Reporter: Agung Hidayat, Azis Husaini, Febrina Ratna Iskana | Editor: Rizki Caturini
KONTAN.CO.ID - JAKARTA. PT Indonesia Asahan Aluminium (Inalum) terus mempercepat proyek pembangunan pabrik calcined petroleum coke(CPC). Ini adalah salah satu komponen pendukung dalam proses pengolahan di bidang pemurnian mineral (smelter). Bekerja sama dengan PT Pertamina, Inalum menargetkan pembentukan joint venture bisa dilakukan pada tahun ini.
Penggunaan terbesar CPC di dunia saat ini untuk industri aluminium (70%), titanium dioxide (10%) serta industri foundry, baja dan elektrode. CPC digunakan untuk memproduksi anoda, yang akan menghasilkan alumina cair.
Dalam biaya produksi aluminium, CPC mempunyai porsi antara 10%–15%. Dengan adanya pabrik ini, Inalum ingin menjamin pasokan bahan baku CPC yang selama ini harus mengimpor dari Australia dan Kuwait. "Target pembentukan seharusnya tahun ini," kata Sekretaris Perusahaan Inalum Ricky Gunawan kepada KONTAN, Minggu (5/11).

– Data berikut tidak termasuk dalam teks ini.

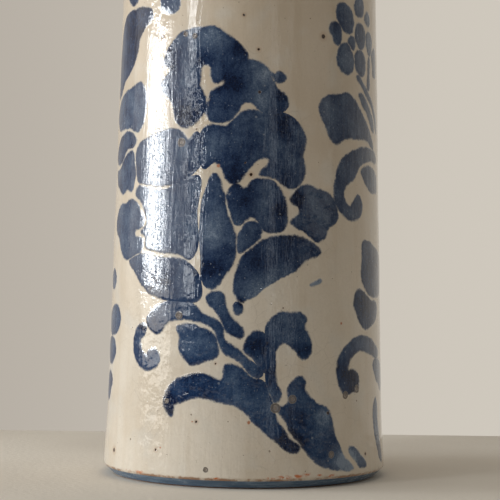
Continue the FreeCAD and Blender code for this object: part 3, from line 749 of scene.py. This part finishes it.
def cobalt_tone(tree, value):
    """The colour of cobalt from a thin wash (0) to a full pool (1)."""
    stops = tree.nodes.new("ShaderNodeValToRGB")
    shades = ((0.0, (0.205, 0.255, 0.33)), (0.30, (0.080, 0.117, 0.185)),
              (0.55, (0.037, 0.063, 0.122)),
              (0.78, (0.012, 0.029, 0.078)), (1.0, (0.002, 0.008, 0.032)))
    stops.color_ramp.interpolation = "LINEAR"
    while len(stops.color_ramp.elements) < len(shades):
        stops.color_ramp.elements.new(0.5)
    for element, (position, shade) in zip(stops.color_ramp.elements, shades):
        element.position = position
        element.color = colour(*shade)
    tree.links.new(value, stops.inputs["Fac"])
    return stops.outputs["Color"]


def centred(tree, value, strength):
    """Noise moved to swing about zero, times strength."""
    return calc(tree, "MULTIPLY", calc(tree, "SUBTRACT", value, 0.5), strength)


def cobalt_tint(tree, where):
    """The wash's colour: dragged and blotchy, bluer near the foot, with pale pinpricks."""
    tone = add(tree, "Attribute", attribute_name="wash").outputs["Fac"]
    bristles = grain(tree, place(tree, (1000.0, 1000.0, 260.0)), 1.3, 3.0, 0.6)
    tone = calc(tree, "ADD", tone, centred(tree, bristles, 0.22))
    tone = calc(tree, "ADD", tone, centred(tree, grain(tree, where, 2.6, 4.0, 0.65), 0.62))
    grit = centred(tree, grain(tree, where, 0.8, 3.0, 0.75), 0.85)
    tint = cobalt_tone(tree, calc(tree, "ADD", tone, grit, clamp=True))
    height = add(tree, "SeparateXYZ", {"Vector": where}).outputs["Z"]
    navy = calc(tree, "MULTIPLY", ramp(tree, height, 110.0, 40.0), 0.38)
    rich = add(tree, "HueSaturation", {"Color": tint, "Saturation": 1.32, "Value": 1.18})
    tint = mix(tree, navy, tint, rich.outputs["Color"])
    pale = calc(tree, "MAXIMUM", specks(tree, where, 1.5, 0.34, 0.45),
                specks(tree, where, 4.0, 0.75, 0.35))
    return mix(tree, calc(tree, "MULTIPLY", pale, 0.42), tint, colour(0.30, 0.33, 0.37))


def cobalt_cover(tree, where, edge):
    """How much the colour hides the white: nothing past its ragged edge, and all within."""
    fray = centred(tree, grain(tree, where, 1.4, 4.0, 0.7), 2.0)
    lumps = centred(tree, grain(tree, where, 5.0, 2.0), 2.2)
    ragged = calc(tree, "ADD", edge, calc(tree, "ADD", fray, lumps))
    bare = ramp(tree, ragged, TRUE_EDGE - 0.75, TRUE_EDGE + 0.65, 1.0, 0.0)
    return calc(tree, "SUBTRACT", 1.0, calc(tree, "MULTIPLY", bare, bare))


def cobalt_material(group):
    """Cobalt in the glaze, with a faint haze round it, the wall's flaws, and brushed streaks."""
    made, tree, shader = new_material("cobalt_brushwork")
    base = tree.nodes.new("ShaderNodeGroup")
    base.node_tree = group
    where = place(tree)
    edge = add(tree, "Attribute", attribute_name="edge").outputs["Fac"]
    cover = cobalt_cover(tree, where, edge)
    haze = ramp(tree, edge, 0.1, TRUE_EDGE + 0.3, 0.0, 0.42)
    around = mix(tree, haze, base.outputs["Color"], colour(0.30, 0.335, 0.37))
    tint = mix(tree, cover, around, cobalt_tint(tree, where))
    # the wall's flaws show through the cobalt, carrying the painted shade of the pinholes and blisters
    flaw = calc(tree, "MULTIPLY", base.outputs["Flaw"], 0.85)
    tree.links.new(mix(tree, flaw, tint, base.outputs["Color"]), shader.inputs["Base Color"])
    glaze_gloss(tree, shader, where)
    streaks = grain(tree, place(tree, (1000.0, 1000.0, 95.0), (7.0, 0.0, 0.0)), 1.5, 2.0, 0.5)
    streaks = calc(tree, "MULTIPLY", calc(tree, "MULTIPLY", streaks, cover), 0.40)
    relief(tree, shader, calc(tree, "ADD", base.outputs["Height"], streaks), GLAZE_RELIEF)
    return made


def band_material():
    """Thin grey-blue colour dragged round on the wheel, with the white showing through."""
    made, tree, shader = new_material("blue_band")
    where = place(tree)
    drag = grain(tree, place(tree, (120.0, 120.0, 1000.0)), 1.4, 4.0, 0.6)
    tint = mix(tree, ramp(tree, drag, 0.35, 0.70), colour(0.072, 0.125, 0.200),
               colour(0.140, 0.210, 0.295))
    worn = ramp(tree, grain(tree, where, 3.0, 5.0, 0.7), 0.60, 0.74, 0.0, 0.6)
    tint = mix(tree, worn, tint, colour(0.42, 0.38, 0.33))
    dirt = ramp(tree, grain(tree, where, 1.2, 4.0, 0.7), 0.60, 0.72, 0.0, 0.55)
    tint = mix(tree, dirt, tint, colour(0.10, 0.07, 0.05))
    tree.links.new(tint, shader.inputs["Base Color"])
    tree.links.new(ramp(tree, drag, 0.3, 0.8, 0.18, 0.36), shader.inputs["Roughness"])
    shader.inputs["IOR"].default_value = 1.50
    relief(tree, shader, calc(tree, "ADD", drag, grain(tree, where, 1.5, 4.0)), BAND_RELIEF)
    return made


def clay_material():
    """Bare red-brown earthenware, gritty and a little dirty."""
    made, tree, shader = new_material("fired_clay")
    where = place(tree)
    tint = mix(tree, ramp(tree, grain(tree, where, 9.0, 4.0), 0.35, 0.70), colour(0.245, 0.115, 0.062),
               colour(0.340, 0.185, 0.105))
    tint = mix(tree, ramp(tree, grain(tree, where, 0.8, 3.0, 0.7), 0.50, 0.72, 0.0, 0.6), tint,
               colour(0.120, 0.060, 0.036))
    tint = mix(tree, calc(tree, "MULTIPLY", specks(tree, where, 1.6, 0.4, 0.35), 0.6), tint,
               colour(0.50, 0.40, 0.29))
    tree.links.new(tint, shader.inputs["Base Color"])
    rough = ramp(tree, grain(tree, where, 2.0, 4.0), 0.3, 0.7, 0.72, 0.92)
    tree.links.new(rough, shader.inputs["Roughness"])
    rings = grain(tree, place(tree, (60.0, 60.0, 1000.0)), 1.2, 3.0)
    relief(tree, shader, calc(tree, "ADD", rings, grain(tree, where, 0.9, 5.0, 0.7)), CLAY_RELIEF)
    return made


def floor_material():
    """A pale, matt painted board."""
    made, tree, shader = new_material("pale_floor")
    where = place(tree)
    tint = mix(tree, ramp(tree, grain(tree, where, 160.0, 3.0), 0.35, 0.70), colour(0.72, 0.67, 0.595),
               colour(0.79, 0.745, 0.67))
    tree.links.new(tint, shader.inputs["Base Color"])
    shader.inputs["Roughness"].default_value = 0.9
    shader.inputs["Specular IOR Level"].default_value = 0.15
    relief(tree, shader, grain(tree, where, 3.0, 4.0), FLOOR_RELIEF)
    return made


# ---------------------------------------------------------------- stage, lights and camera

def make_floor(material):
    """A board under the vase, whose back edge is a hand's breadth behind it."""
    block = bmesh.new()
    bmesh.ops.create_cube(block, size=1.0)
    for vertex in block.verts:
        vertex.co = (vertex.co.x * FLOOR_WIDTH, FLOOR_BACK + (vertex.co.y - 0.5) * FLOOR_DEPTH,
                     (vertex.co.z - 0.5) * FLOOR_THICKNESS)
    bmesh.ops.bevel(block, geom=block.edges[:], offset=FLOOR_ROUND, segments=4, affect="EDGES")
    mesh = bpy.data.meshes.new("floor")
    block.to_mesh(mesh)
    block.free()
    mesh.materials.append(material)
    floor = bpy.data.objects.new("floor", mesh)
    bpy.context.scene.collection.objects.link(floor)


def make_panel(name, spot, target, size, radiance, tint):
    """A soft light panel at spot that faces target. size is its width and height."""
    light = bpy.data.lights.new(name, "AREA")
    light.shape = "RECTANGLE"
    light.size, light.size_y = size
    light.energy = radiance * math.pi * size[0] * size[1]
    light.color = tint
    obj = bpy.data.objects.new(name, light)
    obj.location = spot
    obj.rotation_euler = (Vector(target) - Vector(spot)).to_track_quat("-Z", "Y").to_euler()
    bpy.context.scene.collection.objects.link(obj)


def make_window(name, azimuth, across, low, high, distance, radiance, tint):
    """An upright light panel that faces the vase. azimuth and across are angles seen from the
    vase, from straight in front towards the right; low and high are heights."""
    turn = math.radians(azimuth)
    middle = (low + high) / 2
    spot = (distance * math.sin(turn), -distance * math.cos(turn), middle)
    width = 2 * distance * math.tan(math.radians(across / 2))
    make_panel(name, spot, (0, 0, middle), (width, high - low), radiance, tint)


def make_lights():
    """A window of upright panes on the left, its sill and frame gleams, and soft fill."""
    low, high = WINDOW_HEIGHTS
    for i, (azimuth, across, radiance) in enumerate(WINDOW_PANES):
        make_window(f"pane_{i}", azimuth, across, low, high, WINDOW_DISTANCE, radiance, COLD)
    for light in UPRIGHT_LIGHTS:
        make_window(*light)
    make_panel("ceiling_glow", CEILING_SPOT, CEILING_TARGET, CEILING_SIZE, CEILING_RADIANCE, WARM)


def make_world():
    """A plain room, pale behind the vase, dimmer at the back left and dark on the front side."""
    world = bpy.data.worlds.new("room")
    world.use_nodes = True
    bpy.context.scene.world = world
    tree = world.node_tree
    sky = tree.nodes["Background"]
    away = add(tree, "SeparateXYZ", {"Vector": add(tree, "TexCoord").outputs["Generated"]})
    back = ramp(tree, away.outputs["Y"], -0.5, 0.75)
    tint = mix(tree, back, ROOM_FRONT, ROOM_BACK)
    left = ramp(tree, away.outputs["X"], 0.14, -0.22, 0.0, 0.62)
    tint = mix(tree, calc(tree, "MULTIPLY", left, back), tint, ROOM_BACK_LEFT)
    tree.links.new(tint, sky.inputs["Color"])
    sky.inputs["Strength"].default_value = 1.0


def make_camera():
    """A level view from in front, with the photographer's slight tilt."""
    data = bpy.data.cameras.new("camera")
    data.sensor_width = 36.0
    data.lens = CAMERA_LENS
    data.shift_x, data.shift_y = CAMERA_SHIFT
    camera = bpy.data.objects.new("camera", data)
    turn = Matrix.Rotation(math.radians(90), 4, "X") @ Matrix.Rotation(math.radians(CAMERA_ROLL), 4, "Z")
    camera.matrix_world = Matrix.Translation((0, -CAMERA_DISTANCE, CAMERA_HEIGHT)) @ turn
    bpy.context.scene.collection.objects.link(camera)
    bpy.context.scene.camera = camera


# ---------------------------------------------------------------- the vase

def dress(node, material):
    """A CAD node keeps its shape and takes this material."""
    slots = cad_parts[node].data.materials
    slots.clear()
    slots.append(material)


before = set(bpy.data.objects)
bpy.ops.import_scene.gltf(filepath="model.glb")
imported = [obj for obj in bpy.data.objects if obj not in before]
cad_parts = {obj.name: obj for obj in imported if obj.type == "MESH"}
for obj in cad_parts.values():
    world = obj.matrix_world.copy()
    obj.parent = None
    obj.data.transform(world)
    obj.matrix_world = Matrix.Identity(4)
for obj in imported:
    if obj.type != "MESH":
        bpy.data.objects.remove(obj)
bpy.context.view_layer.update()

glaze_outline = anticlockwise(section("outer_glaze"))
glaze_surface = Surface(anticlockwise(smoothed(glaze_outline, GLAZE_ROW, GLAZE_CORNER)))

tin_glaze = glaze_group()
white = white_material(tin_glaze)
cobalt = cobalt_material(tin_glaze)
band = band_material()

coat = make_glaze(glaze_outline, glaze_surface)
coat.data.materials.append(white)
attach(coat, "root")
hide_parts("outer_glaze")

dress("inner_glaze", white)
dress("clay_body", clay_material())
for ring in ("base_band", "lip_band", "shoulder_rings"):
    dress(ring, band)

ring_nodes = ("outer_glaze", "inner_glaze", "clay_body", "base_band", "lip_band", "shoulder_rings")
for motif_node in sorted(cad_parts):
    if motif_node not in ring_nodes:
        motif = make_motif(motif_node, glaze_surface)
        motif.data.materials.append(cobalt)
        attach(motif, "root")
        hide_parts(motif_node)

make_floor(floor_material())
make_world()
make_lights()
make_camera()
bpy.context.scene.view_settings.view_transform = "Standard"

Inalum menargetkan, sampai tahun 2021 produksi aluminium menembus 500.000 ton. Nah, saat itu membutuhkan CPC hingga 300.000 ton. Harga CPC sendiri antara US$ 400–US$ 500 per ton.
Inalum akan menggenggam 25% saham dari perusahaan patungan tersebut. Sementara selebihnya sebesar 75% milik Pertamina.
Direktur Perencanaan Investasi dan Manajemen Risiko PT Pertamina Gigih Prakoso mengatakan Pertamina dan Inalum masih menunggu hasil kajian front end engineering design (Feed) dan penyampaian keputusan akhir alias final investment decision(FID) sebelum membentuk perusahaan patungan.
Saat ini kedua BUMN tersebut tengah mempersiapkan proses Feed sekaligus persiapan engineering, procurement dan construction (EPC). Gigih optimistis pembangunan konstruksi pabrik sudah bisa dimulai pada pertengahan tahun depan.
Pertamina dan Inalum memang harus segera menuntaskan pembangunan pabrik CPC ini. Sebab, Menteri BUMN Rini Soemarno sebelumnya sudah mewanti-wanti akan mengawasi realisasi proyek tersebut. Pasalnya sudah tiga tahun proyek pabrik CPC ini tidak berjalan.
Gigih sendiri tak menampik memang ada kendala dalam merealisasikan pabrik tersebut. "Kendalanya karena masih negosiasi dengan mitra terdahulu," kata Gigih, Munggu (5/11). Belum diketahui identitas mitra yang bekerja sama dengan Pertamina waktu itu.
Namun, Pertamina pernah mengunjungi pabrik CPC milik PT Yosomulyo Jajag di Surabaya pada Juli lalu. Pertamina saat itu melihat teknologi yang digunakan PT Yosomulyo Jajag dalam mengoperasikan pabrik CPC.
PT Yosomulyo Jajag diketahui juga telah bekerja sama dengan Pertamina dalam pemasaran produk green petroleum coke(GPC) sejak tahun 1989. Kawasan pabrik kemungkinan dibangun di Kota Dumai, Riau, di wilayah pabrik Pertamina. Di sana, Pertamina memiliki satu kilang pengolahan minyak (refenery) unit II.
Menurut Ricky, pihaknya sangat optimistis proyek ini bisa berjalan lantaran masih dianggap ekonomis. Dana investasi pembangunan pabrik ini sekitar US$ 130 juta dan beroperasi tahun 2019. Pabrik ini mampu menghasilkan bahan baku aluminium berkapasitas 300.000 ton.